Another potentially interesting sector to consider would be utilities, though some nuance is needed here. While the Conservative government both relaxed climate policies and delayed ESG regulation more recently, Labour has placed the UK’s Net Zero ambitions at the core of its ‘Securonomics’ plans and aims to decarbonise the power grid by 2030. Establishment of the £8bn Great British Energy Plan and £7bn National Wealth Fund, as well as streamlining project deployment processes should be supportive for electricity networks and power generation, as well as renewables. On the other hand, there has been a considerable degree of discourse from Labour around the water sector given recent controversies around environmental standards & sewage spillages, and we would be wary about both political and regulatory headwinds water providers could face going forwards.
Labour has also stated that they will increase and extend the Energy Profits Levy, and potentially reduce some of the investment-related offsets that had been in place under the Conservative government. While on a headline basis this would be negative for the Oil & Gas sector, we believe the financial impact for the UK listed majors to be relatively muted, given their limited exposure to the UK from a profits perspective. In our view, smaller independent E&Ps (exploration & production) with a greater exposure to UK North Sea will likely be negatively impacted, however.
The banking sector is another important part of the UK economy to consider, but here status quo appears to be the outcome on the surface, with Labour vocal in their intention to not increase taxes beyond what has been already announced. What hasn’t explicitly been ruled out, however, is the idea of changing the rate of interest the Bank of England pays on reserves which could act as a stealth tax to the UK banks and would be a clear negative for the sector. Such a change, which would replicate moves in Switzerland and Europe, could hypothetically raise billions of pounds. This would be tempting for a government facing incredibly tight budget constraints and is therefore a possibility that should not be ruled out.
Beyond these sectors the impact of a Labour government appears relatively limited in scope, with most companies that we have spoken to expecting no changes to the status-quo. What is likely to have a much more material impact across a broader range of UK companies and sectors will be the path of interest rates. With political noise now fading into the background somewhat, the focus can now turn to the Monetary Policy Committee meeting on August 1st, where the market currently expects the first rate cut to be announced.

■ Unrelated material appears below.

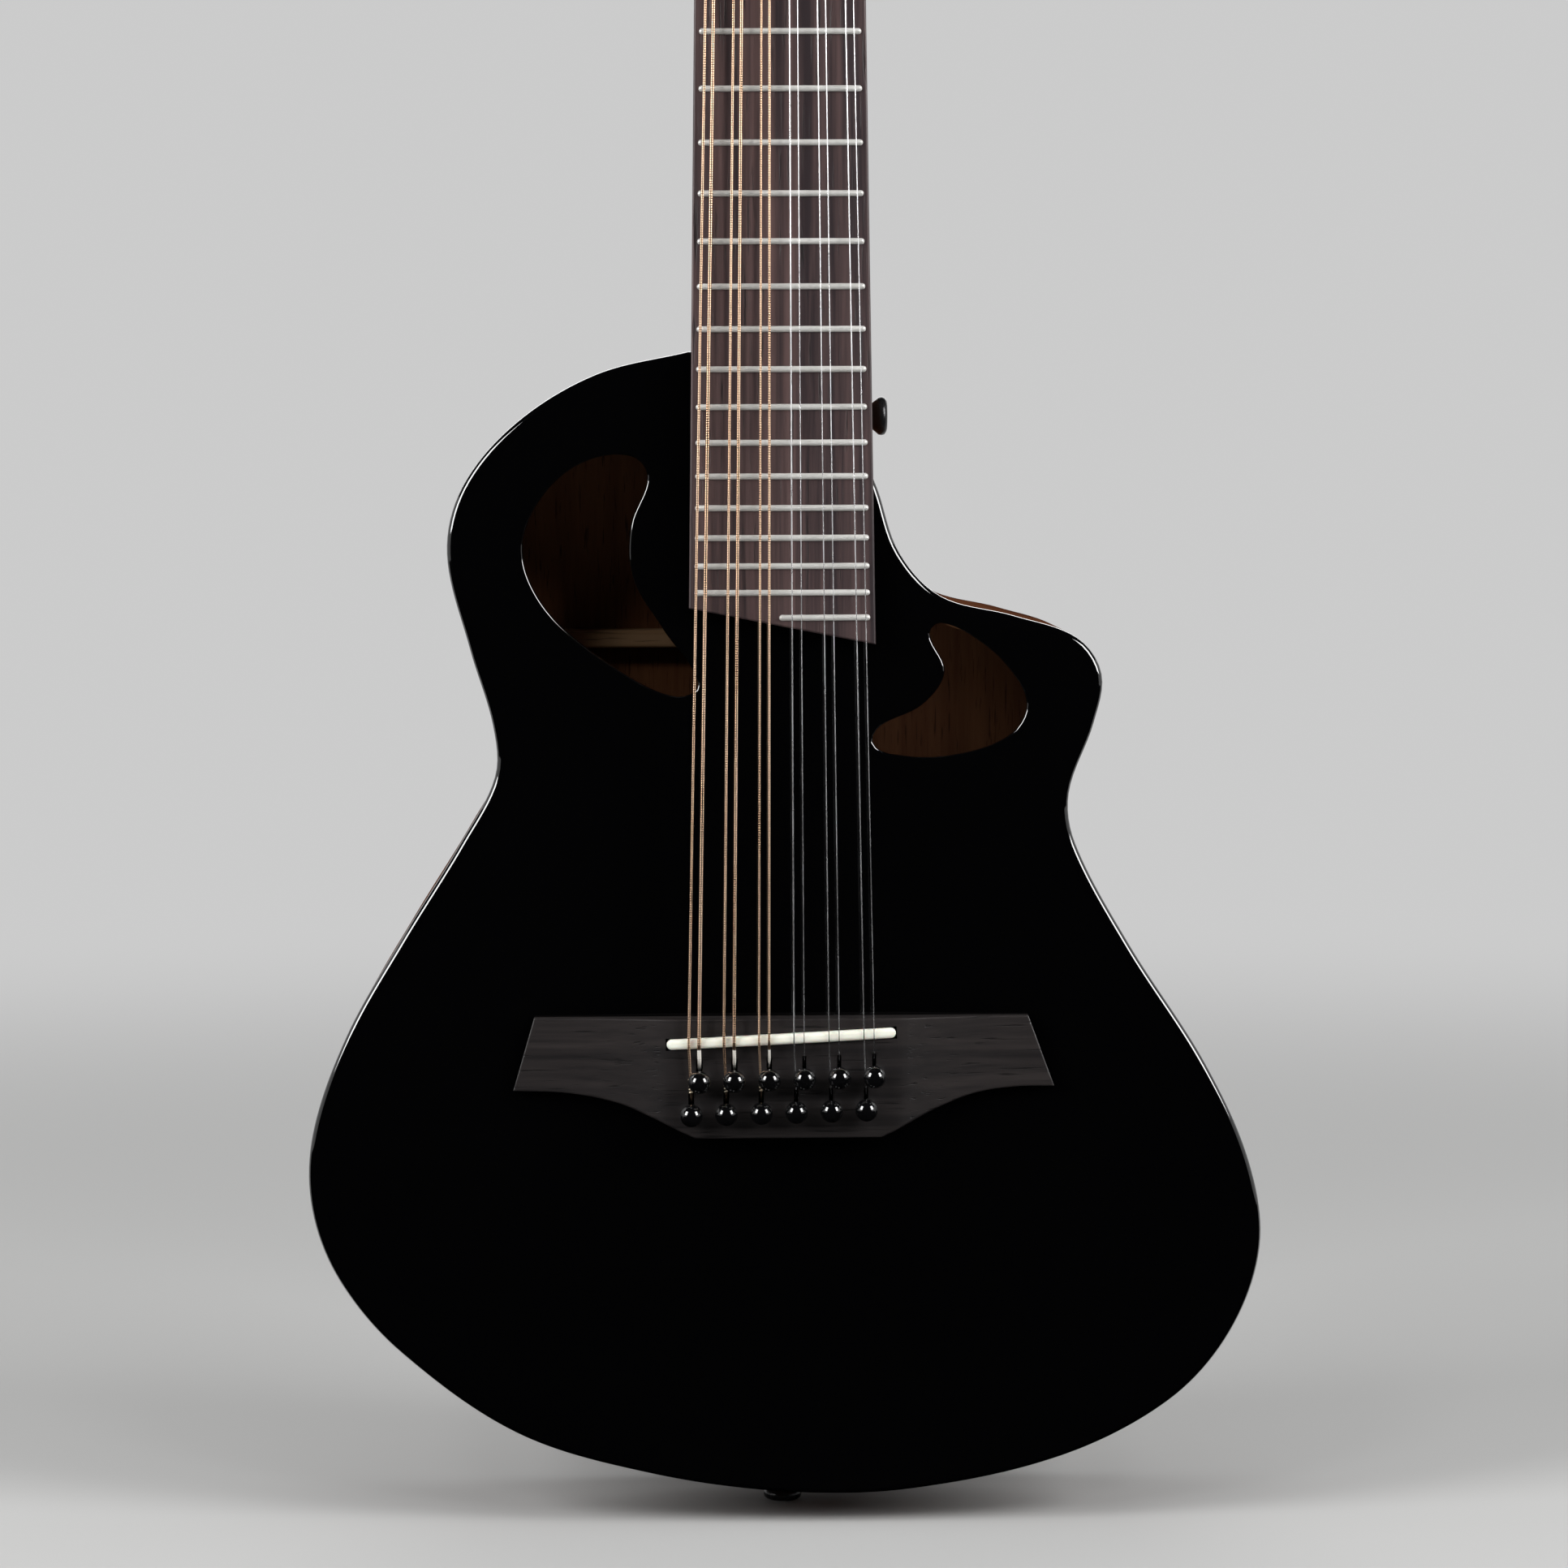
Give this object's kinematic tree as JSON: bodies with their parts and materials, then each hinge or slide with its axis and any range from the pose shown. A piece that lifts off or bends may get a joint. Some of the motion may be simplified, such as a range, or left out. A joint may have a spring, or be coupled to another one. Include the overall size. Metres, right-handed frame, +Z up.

UK Stock Market Reform: Labour's Plan to Boost Domestic Investments
Beyond sectors and companies, there have also been positive signs on the political front relating to much needed UK stock market reform. For many years the UK has been ‘cheap’ – trading at ever widening valuation multiple discounts both to its own long-run historical averages as well as relative to other major equity markets – as net flows into UK equities have been stuck in negative territory. The key question is what will be the catalyst for change? A positive first step was the announcement of the British ISA in the September budget, but a more important catalyst, in our view, is the commitment in the Labour Party Manifesto to increase investment by UK pension funds in the domestic stock market. UK pension funds are an outlier on the global stage for the percentage of investments they hold in their home market, with the 2023 Capital Market Industry Taskforce (CMIT) report highlighting that UK pension investment in UK equities had collapsed by 89% over the last 25 years, representing a withdrawal of £1.9trn from UK equities. If Labour is successful in reversing this capital flow dynamic through political intervention, perhaps the long running UK equity market discount could be reversed.